Please find this brief summary of the topics we are covering today

The Week in the Markets

  • Our weekly summary with the best charts to understand what happened in the markets in 1 minute, along with explanations for those who want to dive deeper.

  • Equities, Bonds, Currencies, Alternative Assets, Macro Data, company commentaries, Earnings Season, and much more!

Equity Research

  • Edenred – The benchmark in the employee benefits sector with more than 60 years of history. Despite its double-digit growth, its margin of over 40%, and diversification into other products, it is trading at a ridiculous multiple due to regulatory uncertainty and fines from France and Italy (apart from the 17% drop this Friday due to rumors from Brazil). Today we review whether this is one of those opportunities that we will look back on in a few years and still be talking about, or a tremendous value trap.

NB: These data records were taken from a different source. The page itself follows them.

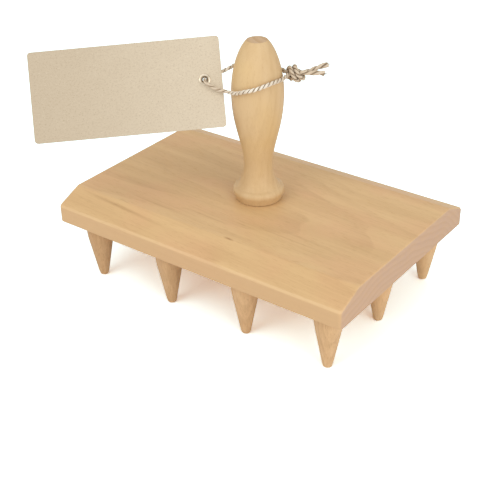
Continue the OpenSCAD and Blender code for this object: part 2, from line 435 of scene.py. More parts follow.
@dataclass(frozen=True)
class KraftCard:
    """Thick card with a linen press and the flecks of recycled pulp."""

    name: str = "kraft_card"
    warm: Colour = tone(196, 180, 155)
    faint: Colour = tone(213, 199, 175)
    fleck: Colour = tone(152, 129, 101)
    light: Colour = tone(236, 225, 206)
    # Where along the card its tone goes from warm to lighter
    warm_to_faint: Pair = mm(-112, 30)
    thread: float = 0.62 * MM
    thread_raised: float = 0.25
    # Marks sized along the card and across it
    clouds: Marks = Marks((20 * MM, 14 * MM, 1), 1.0, share=0.3)
    pulp: Marks = Marks((1.5 * MM, 1.1 * MM, 1), 3.0, raised=0.6)
    specks: Marks = Marks((0.8 * MM, 0.5 * MM, 1), 0.0, (0.7, 0.76), 0.45)
    hairs: Marks = Marks((2.6 * MM, 0.3 * MM, 1), 1.0, (0.68, 0.75), 0.4, 0.2)
    cross_hairs: Marks = Marks((0.3 * MM, 2.4 * MM, 1), 1.0, (0.68, 0.75))

    def material(self) -> Material:
        """Make the card's material, laid out on the piece's own flat map.

        Returns:
            The material, with its press, pulp, flecks and hairs.
        """
        made = Shader(bpy.data.materials.new(self.name))
        flat = made.place("UV")
        pulp, hairs = made.marks(flat, self.pulp), made.marks(flat, self.hairs)
        specks, cross_hairs = made.marks(flat, self.specks), made.marks(flat, self.cross_hairs)
        clouds = (made.marks(flat, self.clouds) - 0.5) * self.clouds.share
        weave = FULL_TURN / self.thread
        threads = (flat[0] * weave).wave() * (flat[1] * weave).wave()
        # The card is drawn lighter towards its eyelet end
        ground = made.mix(flat[0].rise(*self.warm_to_faint) + clouds, self.warm, self.faint)
        ground = made.mix((0.5 - pulp) * self.pulp.share, ground, self.fleck)
        ground = made.mix((hairs + cross_hairs) * self.hairs.share, ground, self.light)
        ground = made.mix(specks * self.specks.share, ground, self.fleck)
        height = threads * self.thread_raised + pulp * self.pulp.raised
        return made.surface(
            {
                "Base Color": ground,
                "Roughness": 0.72 + (pulp - 0.5) * 0.3,
                "Specular IOR Level": 0.25,
                "Normal": made.bump(height + hairs * self.hairs.raised, 0.08 * MM, 0.5),
            }
        )


@dataclass(frozen=True)
class PlantFibre:
    """Bleached jute: pale fibres with brown ones among them."""

    name: str = "jute_twine"
    pale: Colour = tone(250, 243, 228)
    straw: Colour = tone(226, 211, 187)
    grey: Colour = tone(208, 189, 163)
    brown: Colour = tone(140, 114, 84)
    # Where the paler stretch begins and ends along the twine
    pale_from: Pair = mm(98, 112)
    pale_to: Pair = mm(185, 205)
    # Where the twine is drawn greyer, at the eyelet, and how far that reaches
    greyer_at: float = 148 * MM
    greyer_reach: Pair = mm(6, 14)
    grey_share: float = 0.8
    # Painted shade in the crevice between the plies: where it sets in round each ply, and how dark
    # it gets
    crevice_shade: Pair = (0.1, -0.45)
    crevice_shade_share: float = 0.66
    # Marks sized on a circle round the ply, and along it
    strands: Marks = Marks((1 / 3.2, 1 / 3.2, 5 * MM), share=1.9, roughness=0.6)
    lengths: Marks = Marks((1 / 0.6, 1 / 0.6, 7 * MM), 1.0, (0.36, 0.64))

    def material(self) -> Material:
        """Make the twine's material, laid out round and along each ply.

        Returns:
            The material, with its strands, a paler stretch either side of the eyelet, and a greyer
            place where the eyelet holds it.
        """
        made = Shader(bpy.data.materials.new(self.name))
        round_ply, down_ply, _ = made.place("UV")
        outward = (round_ply * FULL_TURN + math.pi / 2).wave()
        axes = ((round_ply * FULL_TURN).wave(), outward, down_ply)
        strands = made.marks(axes, self.strands)
        # The twine is drawn paler along a stretch either side of the eyelet, and greyer elsewhere
        paler_stretch = down_ply.rise(*self.pale_from) * (1 - down_ply.rise(*self.pale_to))
        # The twine is drawn greyer round the place where the eyelet holds it
        greyer_near_eyelet = 1 - abs(down_ply - self.greyer_at).rise(*self.greyer_reach)
        shade = made.mix(made.marks(axes, self.lengths), self.straw, self.pale)
        shade = made.mix((1 - paler_stretch).larger(greyer_near_eyelet) * self.grey_share, shade, self.grey)
        shade = made.mix((0.5 - strands) * self.strands.share, shade, self.brown)
        # Painted shade: the inner side of each ply, where the two plies meet, is darkened
        shade = made.mix(outward.rise(*self.crevice_shade) * self.crevice_shade_share, shade, self.brown)
        return made.surface(
            {
                "Base Color": shade,
                "Roughness": 0.85,
                "Specular IOR Level": 0.2,
                "Sheen Weight": 0.25,
                "Sheen Roughness": 0.4,
                "Normal": made.bump(strands, 0.2 * MM, 0.8),
            }
        )


@dataclass(frozen=True)
class Metal:
    """Bare metal with a little wear, and painted shade round its throat where it has one."""

    name: str
    bright: Colour
    dull: Colour
    roughness: float
    throat: Pair | None = None
    # Painted shade in the throat: its tone, and how far it darkens the metal
    throat_shade: Colour = tone(112, 92, 68)
    throat_shade_share: float = 0.9
    rubs: Marks = Marks(mm(0.4, 0.4, 0.2), 3.0, share=0.3)
    clouds: Marks = Marks(mm(3, 3, 3), step=(0.3, 0.7))

    def material(self) -> Material:
        """Make the metal's material.

        Returns:
            The material, cloudy and marked with rubs.
        """
        made = Shader(bpy.data.materials.new(self.name))
        place = made.place()
        rubs = made.marks(place, self.rubs)
        colour = made.mix(made.marks(place, self.clouds), self.dull, self.bright)
        # Painted shade: the metal within the throat is darkened, where the bore lies in shade
        if self.throat:
            shaded_throat = 1 - made.place("UV")[0].rise(*self.throat)
            colour = made.mix(shaded_throat * self.throat_shade_share, colour, self.throat_shade)
        return made.surface(
            {
                "Base Color": colour,
                "Metallic": 1.0,
                "Roughness": self.roughness + (rubs - 0.5) * self.rubs.share,
                "Normal": made.bump(rubs, 0.02 * MM, 0.4),
            }
        )


# Meshes


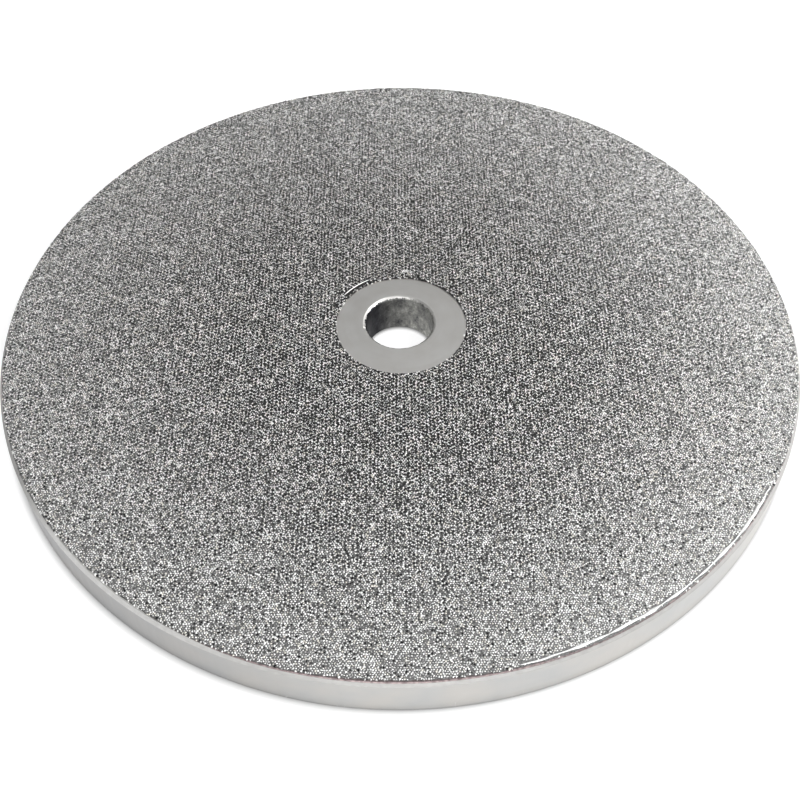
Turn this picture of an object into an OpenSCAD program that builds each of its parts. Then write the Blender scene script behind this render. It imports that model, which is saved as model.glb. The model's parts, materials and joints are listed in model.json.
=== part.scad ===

  • Pluxee – A spinoff from Sodexo just over a year ago. More concentrated than Edenred in employee benefits and growing at double digits. Besides Europe, it has high exposure to Brazil and emerging markets like India. Margins are lower than Edenred's and the product catalog is much smaller, giving it room to expand into new verticals. Despite its growth and being more than 40% controlled by the founding family, its performance since its IPO has been far from its potential.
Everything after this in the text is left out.